▶ INFORMATION PROVIDED:
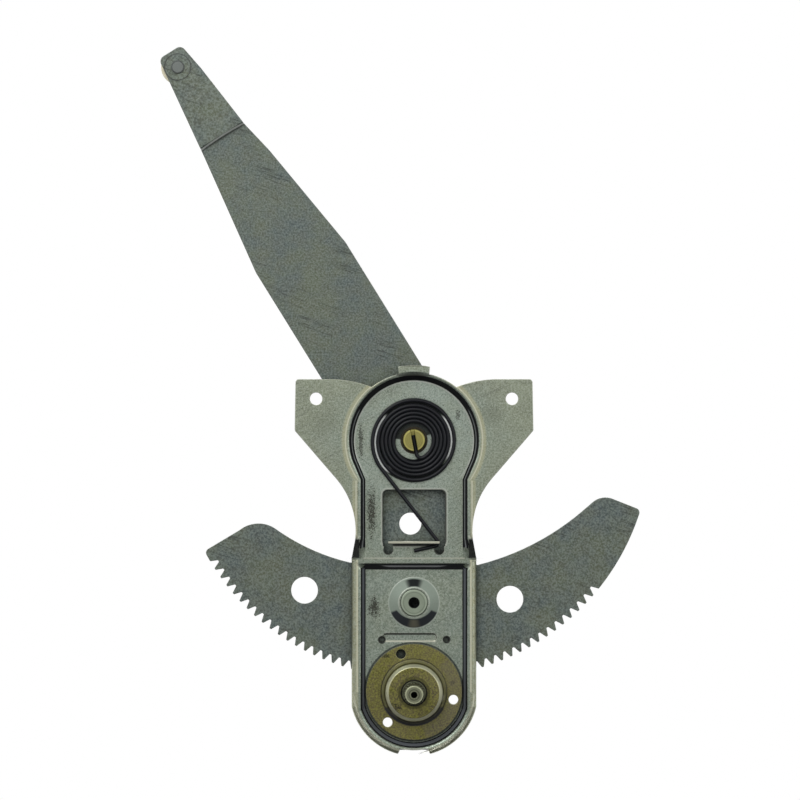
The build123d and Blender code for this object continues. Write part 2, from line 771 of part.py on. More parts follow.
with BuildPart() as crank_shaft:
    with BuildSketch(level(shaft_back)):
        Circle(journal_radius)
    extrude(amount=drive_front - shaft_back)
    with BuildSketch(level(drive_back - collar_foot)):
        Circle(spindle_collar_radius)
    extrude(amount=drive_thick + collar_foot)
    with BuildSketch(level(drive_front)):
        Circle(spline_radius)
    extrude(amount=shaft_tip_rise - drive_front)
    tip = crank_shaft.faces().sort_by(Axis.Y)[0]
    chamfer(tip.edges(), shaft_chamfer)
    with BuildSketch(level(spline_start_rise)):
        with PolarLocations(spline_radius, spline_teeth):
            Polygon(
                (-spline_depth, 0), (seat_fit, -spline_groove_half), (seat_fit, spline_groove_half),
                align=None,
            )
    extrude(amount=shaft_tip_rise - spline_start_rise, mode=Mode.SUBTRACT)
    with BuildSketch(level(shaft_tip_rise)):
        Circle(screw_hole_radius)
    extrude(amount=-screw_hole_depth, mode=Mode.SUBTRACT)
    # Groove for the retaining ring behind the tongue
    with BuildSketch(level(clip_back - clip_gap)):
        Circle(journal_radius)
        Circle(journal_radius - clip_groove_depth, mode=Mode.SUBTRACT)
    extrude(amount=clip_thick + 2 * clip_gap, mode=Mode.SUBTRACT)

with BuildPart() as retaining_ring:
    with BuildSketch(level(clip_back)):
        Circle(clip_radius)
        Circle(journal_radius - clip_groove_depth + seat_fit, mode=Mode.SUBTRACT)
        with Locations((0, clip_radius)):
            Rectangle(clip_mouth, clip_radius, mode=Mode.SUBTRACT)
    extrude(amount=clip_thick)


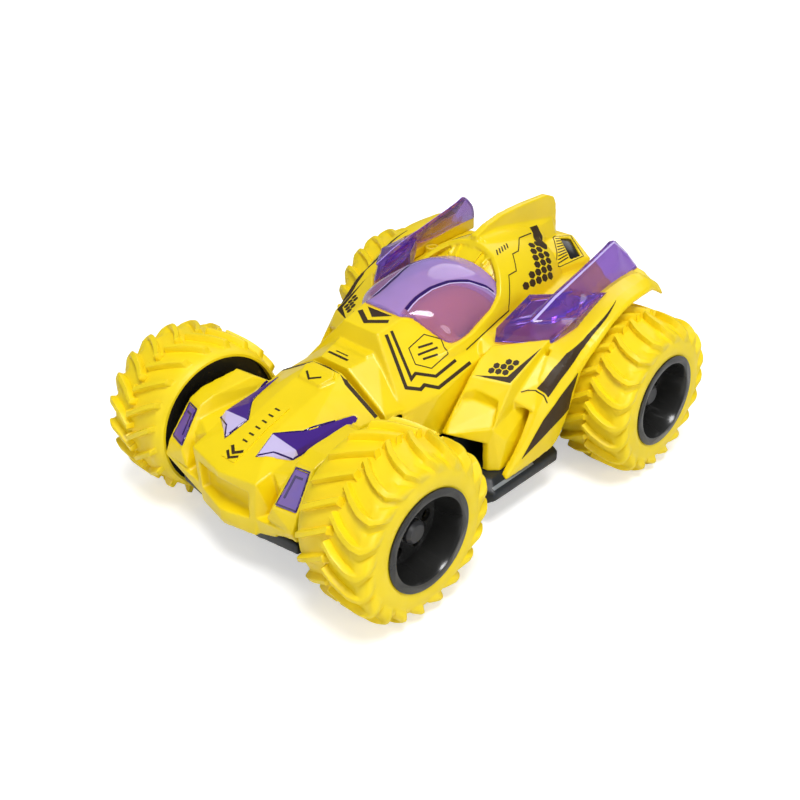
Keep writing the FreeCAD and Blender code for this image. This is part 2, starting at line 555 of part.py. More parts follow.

▶ REQUEST:
Take the material above and return all of it exactly.

▶ EXERCISE RESPONSE:
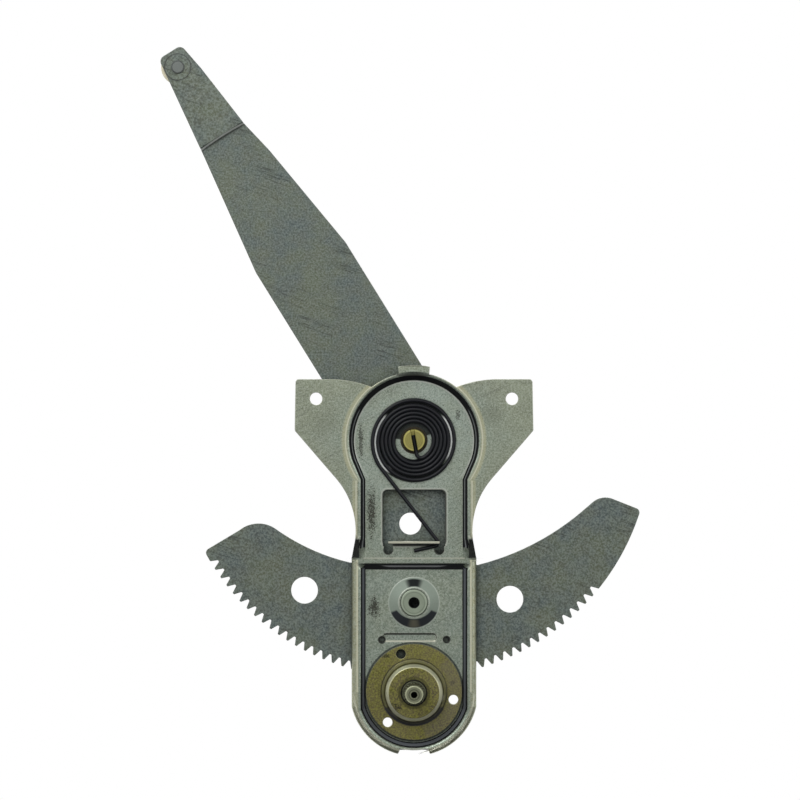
The build123d and Blender code for this object continues. Write part 2, from line 771 of part.py on. More parts follow.
with BuildPart() as crank_shaft:
    with BuildSketch(level(shaft_back)):
        Circle(journal_radius)
    extrude(amount=drive_front - shaft_back)
    with BuildSketch(level(drive_back - collar_foot)):
        Circle(spindle_collar_radius)
    extrude(amount=drive_thick + collar_foot)
    with BuildSketch(level(drive_front)):
        Circle(spline_radius)
    extrude(amount=shaft_tip_rise - drive_front)
    tip = crank_shaft.faces().sort_by(Axis.Y)[0]
    chamfer(tip.edges(), shaft_chamfer)
    with BuildSketch(level(spline_start_rise)):
        with PolarLocations(spline_radius, spline_teeth):
            Polygon(
                (-spline_depth, 0), (seat_fit, -spline_groove_half), (seat_fit, spline_groove_half),
                align=None,
            )
    extrude(amount=shaft_tip_rise - spline_start_rise, mode=Mode.SUBTRACT)
    with BuildSketch(level(shaft_tip_rise)):
        Circle(screw_hole_radius)
    extrude(amount=-screw_hole_depth, mode=Mode.SUBTRACT)
    # Groove for the retaining ring behind the tongue
    with BuildSketch(level(clip_back - clip_gap)):
        Circle(journal_radius)
        Circle(journal_radius - clip_groove_depth, mode=Mode.SUBTRACT)
    extrude(amount=clip_thick + 2 * clip_gap, mode=Mode.SUBTRACT)

with BuildPart() as retaining_ring:
    with BuildSketch(level(clip_back)):
        Circle(clip_radius)
        Circle(journal_radius - clip_groove_depth + seat_fit, mode=Mode.SUBTRACT)
        with Locations((0, clip_radius)):
            Rectangle(clip_mouth, clip_radius, mode=Mode.SUBTRACT)
    extrude(amount=clip_thick)


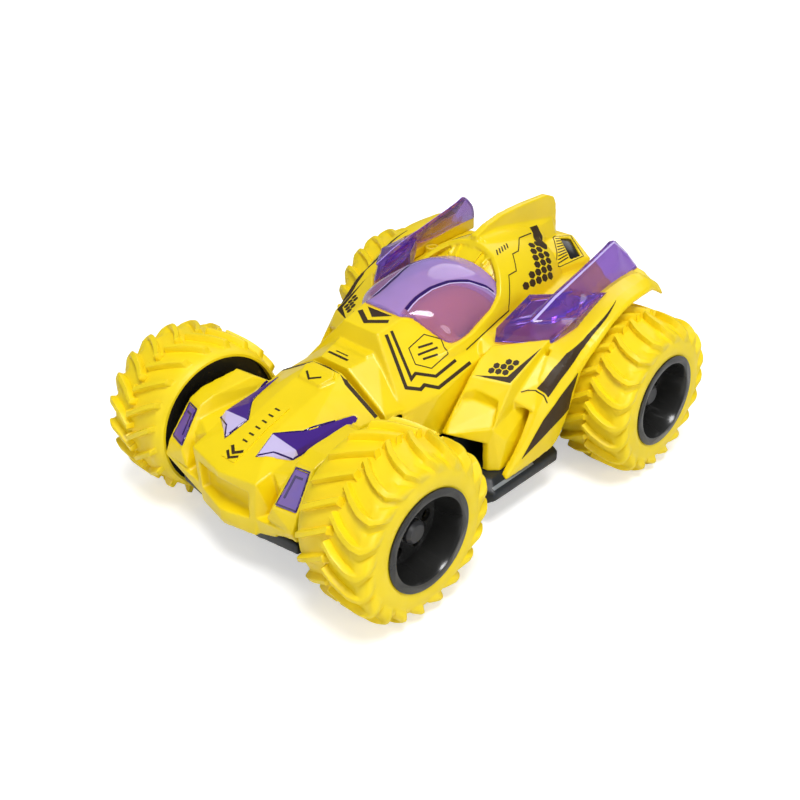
Keep writing the FreeCAD and Blender code for this image. This is part 2, starting at line 555 of part.py. More parts follow.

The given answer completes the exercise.